While Michael Keaton’s Batman is only as important as the other characters in this film, when he is onscreen, he exudes screen magic and proves why he’s one of the greatest examples of how casting off-type can pay off so well. Michael Keaton as Batman was the kind of edgy idea that rightfully infuriates fans because it drives them wildly out of their comfort zone. How could this wiry-haired little shrimp ever embody the gravitas of the Dark Knight? Because he’s an incredible actor, that’s how. Unlike many of his more able-bodied successors, Keaton’s performance as Batman relies heavily on his ability to underplay a line and play the character as if he were flesh and blood, as opposed to spouting out reams and reams of comic book dialogue (a medium that doesn’t have the luxury of an acting performance where so much can be said with a glance or an intonation). I’ve read multiple scripts for the first two Batman films and it’s clear that the screenwriters had a far more flowery-spoken protagonist in mind than what Keaton eventually delivered – thank God then that Burton decided to allow Keaton to scale it all down (a shame George Clooney never thought to do this). It also helps that he has the most Batman-like eyebrows of all time.
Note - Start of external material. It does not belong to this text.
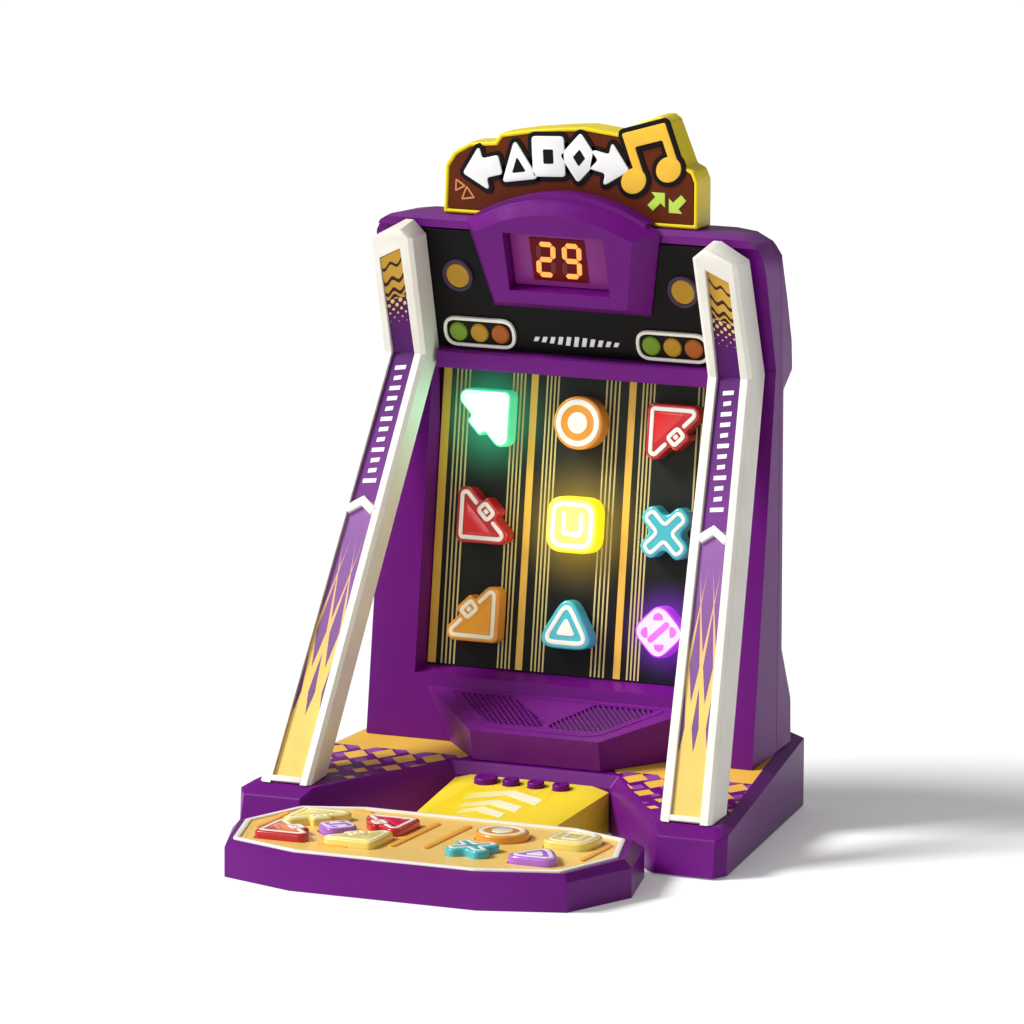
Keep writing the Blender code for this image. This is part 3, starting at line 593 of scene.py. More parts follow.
class Piece:
    """Closed solids, in millimetres, gathered into one object."""

    def __init__(self, name):
        self.name = name
        self.points = []
        self.faces = []
        self.slots = []
        self.materials = []
        self.uvs = {}

    def slot_of(self, material):
        if material not in self.materials:
            self.materials.append(material)
        return self.materials.index(material)

    def loft(self, rings, material, around=False):
        """Rings with equal point counts, joined in order. around joins the last ring back to the first."""
        base = len(self.points)
        count = len(rings[0])
        for ring in rings:
            self.points += [tuple(p) for p in ring]
        made = []
        for level in range(len(rings) if around else len(rings) - 1):
            here = base + level * count
            on = base + (level + 1) % len(rings) * count
            for i in range(count):
                j = (i + 1) % count
                made.append([here + i, here + j, on + j, on + i])
        if not around:
            made.append([base + i for i in range(count)][::-1])
            made.append([base + (len(rings) - 1) * count + i for i in range(count)])
        self.faces += made
        self.slots += [self.slot_of(material)] * len(made)

    def slab(self, face, outline, low, high, material, edge=0.3, steps=3):
        """An outline standing from low to high on a face, with a rounded top edge."""
        rings = [[face.at(a, b, low) for a, b in outline]]
        for k in range(steps + 1):
            turn = math.pi / 2 * k / steps
            inward = inset(outline, edge * (1 - math.cos(turn)))
            rings.append([face.at(a, b, high - edge + edge * math.sin(turn)) for a, b in inward])
        self.loft(rings, material)

    def film(self, face, outline, material):
        """A printed mark."""
        low, high = FILM
        self.slab(face, outline, low, high, material, edge=0.05, steps=1)

    def band(self, face, path, width, low, high, material, edge=0.3):
        """A closed line of even width standing on a face, with rounded edges."""
        section = bead(width / 2, low, high, edge)
        rings = []
        for p, n in zip(path, normals(path)):
            rings.append([face.at(*(Vector(p) + n * across), out) for across, out in section])
        self.loft(rings, material, around=True)

    def line(self, face, path, width, low, high, material, edge=0.3):
        """An open line of even width with round ends, standing on a face."""
        half = width / 2
        stops = [(Vector(p), n, half) for p, n in zip(path, normals(path, closed=False))]
        for end, way in ((0, -1.0), (-1, 1.0)):
            centre, side, _ = stops[end]
            forward = Vector((side.y, -side.x)).normalized() * way
            cap = []
            for k in range(1, 5):
                turn = math.radians(20 * k)
                cap.append((centre + forward * half * math.sin(turn), side, half * math.cos(turn)))
            stops = cap[::-1] + stops if end == 0 else stops + cap
        rings = []
        for point, side, reach in stops:
            section = bead(reach, low, high, min(edge, reach * 0.8))
            rings.append([face.at(*(point + side * across), out) for across, out in section])
        self.loft(rings, material)

    def mesh(self, smooth=40.0):
        mesh = bpy.data.meshes.new(self.name)
        mesh.from_pydata([Vector(p) * MM for p in self.points], [], self.faces)
        for material in self.materials:
            mesh.materials.append(material)
        mesh.polygons.foreach_set("material_index", self.slots)
        work = bmesh.new()
        work.from_mesh(mesh)
        bmesh.ops.triangulate(work, faces=[f for f in work.faces if len(f.verts) > 4])
        bmesh.ops.recalc_face_normals(work, faces=work.faces)
        work.to_mesh(mesh)
        work.free()
        if self.uvs:
            layer = mesh.uv_layers.new(name="strip")
            for loop in mesh.loops:
                layer.data[loop.index].uv = self.uvs[loop.vertex_index]
        mesh.shade_smooth()
        mesh.set_sharp_from_angle(angle=math.radians(smooth))
        return mesh

    def make(self, body=MACHINE, replaces=(), smooth=40.0):
        made = add_object(self.name, self.mesh(smooth))
        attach(made, body)
        if replaces:
            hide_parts(*replaces)
        return made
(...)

Michael Keaton in Batman Returns.
Michael Keaton in Batman Returns. Source

He wisely played Bruce Wayne as a man so utterly obsessed by his strange mission that he didn’t really know how to do anything else – while he can hold his own in a boardroom with a monster like Max Shreck, as soon as the disarmingly beautiful Selina Kyle walks into the room, he forgets his own name, how to pick up a jacket and how to form basic sentence structure (“I mistook me for someone else!”). While Burton himself has argued that the film isn’t a sequel, Bruce repeatedly reminds us that it is, by repeatedly referencing Kim Basinger’s Vicki Vale, with whom we gather his romantic relationship is now over. If his relationship with Vale was about learning that he could be happy even in the nightmare life he has chosen for himself, his kinship with Selina seems to be about learning what kind of partner he’d really like to spend his life with (which unfortunately, is someone even more psychologically unhinged and downright dangerous than him). The film has an impressively adult psychological complexity to it (no, really) in a way that Batman Forever (much as I love it) largely jettisoned in favour of simpler heroism and romance – with that in mind, it makes sense why Keaton chose to bow out after this film.
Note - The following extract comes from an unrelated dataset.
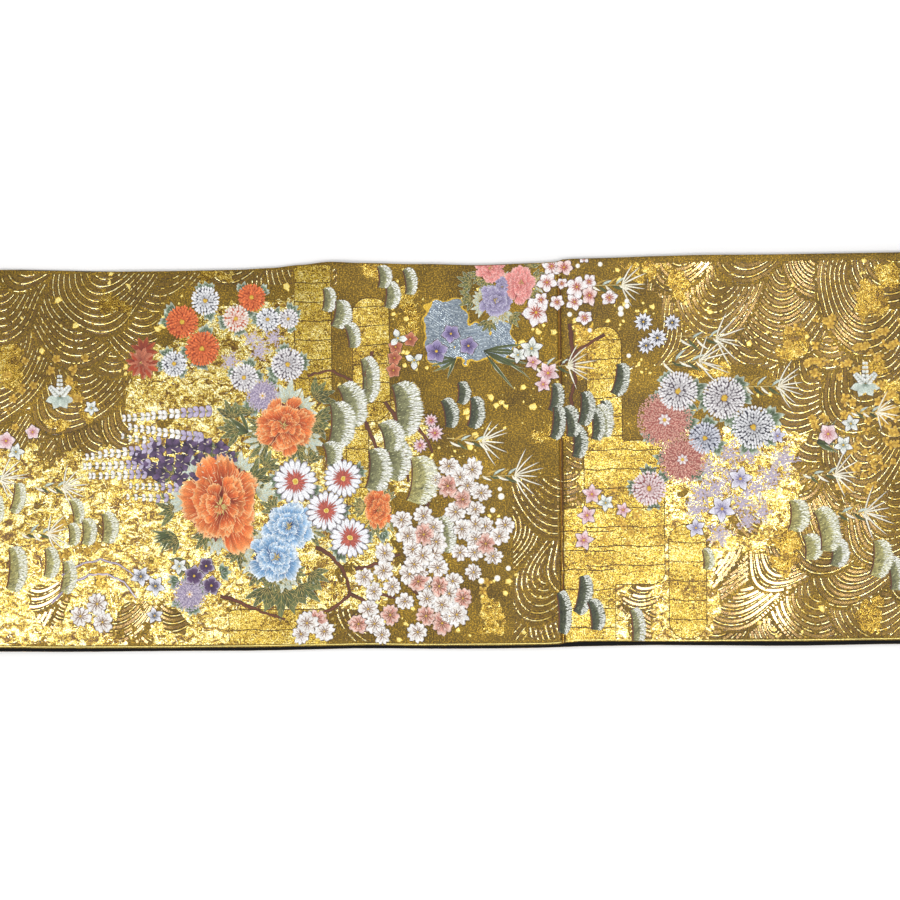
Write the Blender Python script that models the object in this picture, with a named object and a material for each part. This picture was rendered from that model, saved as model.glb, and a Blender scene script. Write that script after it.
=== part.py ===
"""Fukuro obi: a long double-cloth sash, folded in four and laid flat with its last fold opened.

The sash is a brocade face cloth and a plain back cloth, each 4.30 m long, seamed together along
both edges. Folded end to end and then in half again it makes a flat packet of four plies, one
above the other, about 1.08 m long and 10 mm thick. +X runs along the sash, +Y across it and +Z up.
The origin is on the surface that the packet rests on, under the storage crease in its middle.

Ply 1 is the top one, face up. At the left end the cloth turns down around the whole packet, and
at the right end it turns back under itself once, above the sash's two free ends.
"""

import math
from collections import namedtuple

import bpy

MM = 0.001

# The cut of the sash, and how it is folded.
SASH_LENGTH = 4300 * MM
PLIES = 4
PACKET = SASH_LENGTH / PLIES

# One ply, from its face inwards. A seam gap parts all pieces that touch.
FACE_WALL = 1.0 * MM
BACK_WALL = 1.0 * MM
SEAM_GAP = 0.3 * MM
PLY = FACE_WALL + SEAM_GAP + BACK_WALL
PITCH = PLY + SEAM_GAP
TOP = PLIES * PITCH - SEAM_GAP

# The left turn goes round all four plies, and the right turn round the upper two.
LEFT_RADIUS = TOP / 2
RIGHT_RADIUS = (PLY + PITCH) / 2
LEFT_TURN_X = -PACKET / 2 + LEFT_RADIUS
TURN_STEPS = 8

# The two free ends reach a little past the right turn, the lowest one furthest.
THIRD_PLY_END = PACKET / 2 - 4 * MM
FOURTH_PLY_END = PACKET / 2
RIGHT_TURN_X = PACKET / 2 - 8 * MM - RIGHT_RADIUS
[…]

That’s not to say that I’ve suddenly discovered the film to be perfect. It’s loaded with inky black comedy that’s as campy as anything on the Adam West series (just covered in grime) and when juxtaposed with the more serious, violent or even sexual moments in the film, you find yourself asking who the film’s audience is even supposed to be (Burton has recalled that part of why he wasn’t asked to do a third Batman film is because he pissed off McDonalds – “What’s that black stuff coming out of Penguin’s mouth? We can’t sell Happy Meals with that!”). It’s also hard not to be irritated by the Bat-body-count in this film (Batman is staunchly non-lethal in most of his other iterations). That being said, while Batman does take numerous lives throughout the film, it happens in such pantomime ways, it’s hard to really take issue with it – the classic example of this is Batman attaching a timebomb (complete with old-timey alarm clock and sticks of dynamite) to a goon’s chest. The scene cuts to a shot of Batman walking around the corner as we hear a small explosion and a Looney Tunes “Ooof!” from the goon. As a kid, I always pictured the goon still very much alive, covered in soot, like Wile E. Coyote standing outside an exploded ACME factory. I personally don’t find Batfleck branding child predators or shooting paramilitaries in the face with a handgun quite as much of an achievement in silly popcorn entertainment.
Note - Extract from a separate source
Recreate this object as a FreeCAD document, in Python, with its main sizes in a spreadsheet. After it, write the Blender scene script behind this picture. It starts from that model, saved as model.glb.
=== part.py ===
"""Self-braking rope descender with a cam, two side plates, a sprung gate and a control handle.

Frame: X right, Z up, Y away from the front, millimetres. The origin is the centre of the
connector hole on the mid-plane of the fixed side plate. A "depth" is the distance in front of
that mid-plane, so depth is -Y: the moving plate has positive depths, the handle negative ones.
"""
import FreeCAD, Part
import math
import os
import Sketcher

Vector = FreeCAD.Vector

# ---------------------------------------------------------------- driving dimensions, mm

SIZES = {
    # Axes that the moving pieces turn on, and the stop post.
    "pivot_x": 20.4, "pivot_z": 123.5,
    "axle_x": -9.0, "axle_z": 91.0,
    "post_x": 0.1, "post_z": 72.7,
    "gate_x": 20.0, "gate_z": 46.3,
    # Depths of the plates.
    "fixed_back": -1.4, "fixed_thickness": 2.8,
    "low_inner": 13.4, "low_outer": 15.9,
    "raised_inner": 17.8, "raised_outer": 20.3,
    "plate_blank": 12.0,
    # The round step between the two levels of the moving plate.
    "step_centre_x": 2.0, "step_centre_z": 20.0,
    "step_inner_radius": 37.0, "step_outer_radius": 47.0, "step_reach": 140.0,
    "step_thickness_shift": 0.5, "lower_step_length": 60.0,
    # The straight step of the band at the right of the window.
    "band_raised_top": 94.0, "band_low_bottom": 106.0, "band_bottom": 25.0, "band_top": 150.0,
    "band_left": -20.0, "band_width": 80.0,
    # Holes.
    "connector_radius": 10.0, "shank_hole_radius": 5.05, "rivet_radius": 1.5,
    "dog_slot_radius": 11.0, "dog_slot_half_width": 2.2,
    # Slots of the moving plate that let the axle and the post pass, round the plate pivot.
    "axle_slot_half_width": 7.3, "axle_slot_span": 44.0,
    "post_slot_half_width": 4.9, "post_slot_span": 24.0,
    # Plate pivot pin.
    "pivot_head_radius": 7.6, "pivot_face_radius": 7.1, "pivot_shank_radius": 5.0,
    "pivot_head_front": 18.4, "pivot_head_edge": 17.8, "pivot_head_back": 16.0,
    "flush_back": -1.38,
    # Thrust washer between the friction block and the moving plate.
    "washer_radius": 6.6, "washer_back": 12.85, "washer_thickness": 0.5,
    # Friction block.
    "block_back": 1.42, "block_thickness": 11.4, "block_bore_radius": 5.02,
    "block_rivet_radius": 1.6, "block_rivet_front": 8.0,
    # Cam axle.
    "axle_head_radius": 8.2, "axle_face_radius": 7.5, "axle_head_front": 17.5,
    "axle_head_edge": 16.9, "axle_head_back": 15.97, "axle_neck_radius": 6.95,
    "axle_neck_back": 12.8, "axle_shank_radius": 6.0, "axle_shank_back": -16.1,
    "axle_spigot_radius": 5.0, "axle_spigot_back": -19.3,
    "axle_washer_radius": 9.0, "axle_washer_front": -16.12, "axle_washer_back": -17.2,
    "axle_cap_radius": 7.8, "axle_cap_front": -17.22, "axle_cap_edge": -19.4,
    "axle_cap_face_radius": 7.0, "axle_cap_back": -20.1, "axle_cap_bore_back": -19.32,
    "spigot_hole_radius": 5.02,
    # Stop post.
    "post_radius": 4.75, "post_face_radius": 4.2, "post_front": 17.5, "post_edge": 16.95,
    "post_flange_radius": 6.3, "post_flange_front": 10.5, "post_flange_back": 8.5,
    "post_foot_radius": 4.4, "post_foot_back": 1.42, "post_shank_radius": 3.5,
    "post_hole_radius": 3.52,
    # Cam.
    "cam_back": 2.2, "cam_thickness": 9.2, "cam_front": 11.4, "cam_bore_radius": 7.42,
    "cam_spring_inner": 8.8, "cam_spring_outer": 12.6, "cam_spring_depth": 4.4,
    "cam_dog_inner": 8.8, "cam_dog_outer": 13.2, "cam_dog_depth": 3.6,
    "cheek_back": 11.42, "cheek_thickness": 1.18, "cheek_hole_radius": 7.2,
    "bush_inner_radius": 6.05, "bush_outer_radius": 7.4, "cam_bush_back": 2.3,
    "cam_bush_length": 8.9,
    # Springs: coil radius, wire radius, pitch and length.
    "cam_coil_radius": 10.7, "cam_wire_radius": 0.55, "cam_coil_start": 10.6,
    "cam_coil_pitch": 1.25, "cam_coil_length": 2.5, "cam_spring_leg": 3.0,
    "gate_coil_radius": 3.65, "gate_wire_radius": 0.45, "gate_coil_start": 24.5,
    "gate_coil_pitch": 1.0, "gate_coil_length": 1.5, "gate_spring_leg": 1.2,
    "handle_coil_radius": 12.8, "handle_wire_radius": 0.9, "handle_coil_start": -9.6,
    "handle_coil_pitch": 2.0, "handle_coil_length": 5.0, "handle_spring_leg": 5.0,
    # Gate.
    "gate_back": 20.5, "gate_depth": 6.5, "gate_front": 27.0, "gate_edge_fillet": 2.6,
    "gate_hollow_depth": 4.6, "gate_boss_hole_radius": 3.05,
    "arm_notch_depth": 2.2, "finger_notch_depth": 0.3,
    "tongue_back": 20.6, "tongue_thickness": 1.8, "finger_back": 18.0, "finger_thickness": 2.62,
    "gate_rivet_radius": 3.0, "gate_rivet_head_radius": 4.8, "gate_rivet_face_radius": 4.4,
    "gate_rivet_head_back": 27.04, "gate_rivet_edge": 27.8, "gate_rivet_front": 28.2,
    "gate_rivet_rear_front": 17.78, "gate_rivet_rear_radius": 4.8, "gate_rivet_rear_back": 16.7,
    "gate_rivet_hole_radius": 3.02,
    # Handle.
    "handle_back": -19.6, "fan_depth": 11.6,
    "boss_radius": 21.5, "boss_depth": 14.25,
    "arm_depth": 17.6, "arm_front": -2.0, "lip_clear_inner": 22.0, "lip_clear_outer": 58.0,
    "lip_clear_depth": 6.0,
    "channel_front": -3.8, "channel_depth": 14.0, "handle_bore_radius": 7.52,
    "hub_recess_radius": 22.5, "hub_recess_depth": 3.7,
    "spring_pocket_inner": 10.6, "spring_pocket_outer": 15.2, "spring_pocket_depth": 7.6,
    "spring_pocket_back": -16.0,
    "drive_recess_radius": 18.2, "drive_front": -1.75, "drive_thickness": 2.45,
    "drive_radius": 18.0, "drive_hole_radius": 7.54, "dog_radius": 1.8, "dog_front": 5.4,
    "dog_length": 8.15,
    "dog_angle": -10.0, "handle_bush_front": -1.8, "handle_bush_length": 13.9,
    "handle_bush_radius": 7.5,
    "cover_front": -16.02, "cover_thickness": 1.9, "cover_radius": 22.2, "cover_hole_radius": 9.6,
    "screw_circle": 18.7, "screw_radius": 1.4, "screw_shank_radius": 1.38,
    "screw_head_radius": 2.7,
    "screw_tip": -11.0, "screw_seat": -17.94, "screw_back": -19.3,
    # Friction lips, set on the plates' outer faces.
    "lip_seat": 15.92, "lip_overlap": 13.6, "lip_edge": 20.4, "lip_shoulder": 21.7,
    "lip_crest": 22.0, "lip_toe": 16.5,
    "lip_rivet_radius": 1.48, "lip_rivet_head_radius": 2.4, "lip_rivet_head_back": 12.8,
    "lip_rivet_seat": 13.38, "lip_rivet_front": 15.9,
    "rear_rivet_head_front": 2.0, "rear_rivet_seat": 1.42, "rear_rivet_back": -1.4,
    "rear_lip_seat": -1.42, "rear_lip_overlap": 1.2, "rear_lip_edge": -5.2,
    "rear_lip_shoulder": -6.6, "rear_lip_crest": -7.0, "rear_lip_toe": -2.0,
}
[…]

The film’s finale is a spectacular crescendo of nonsense that is just silly as anything from the 60s series and arguably even more ridiculous than anything in the two Joel Schumacher films. It’s amusing that people consider this film to be so dark and gritty, when the third act has Batman diverting an army of rocket-firing penguins. Nonetheless, having scoffed at Batman Returns for being bloated and overrated for so many years, I have to concede that 25 years later, it has actually aged like a fine wine. While it’s not always as nice to look at and doesn’t have as much Batman as we’d all like, it’s darkly fun, it has some fantastic performances, a wonderfully relevant streak of equality and leaves you with a little more to think about than the usual superhero film. And I never even mentioned the masterful Danny Elfman score. Bat’s all folks.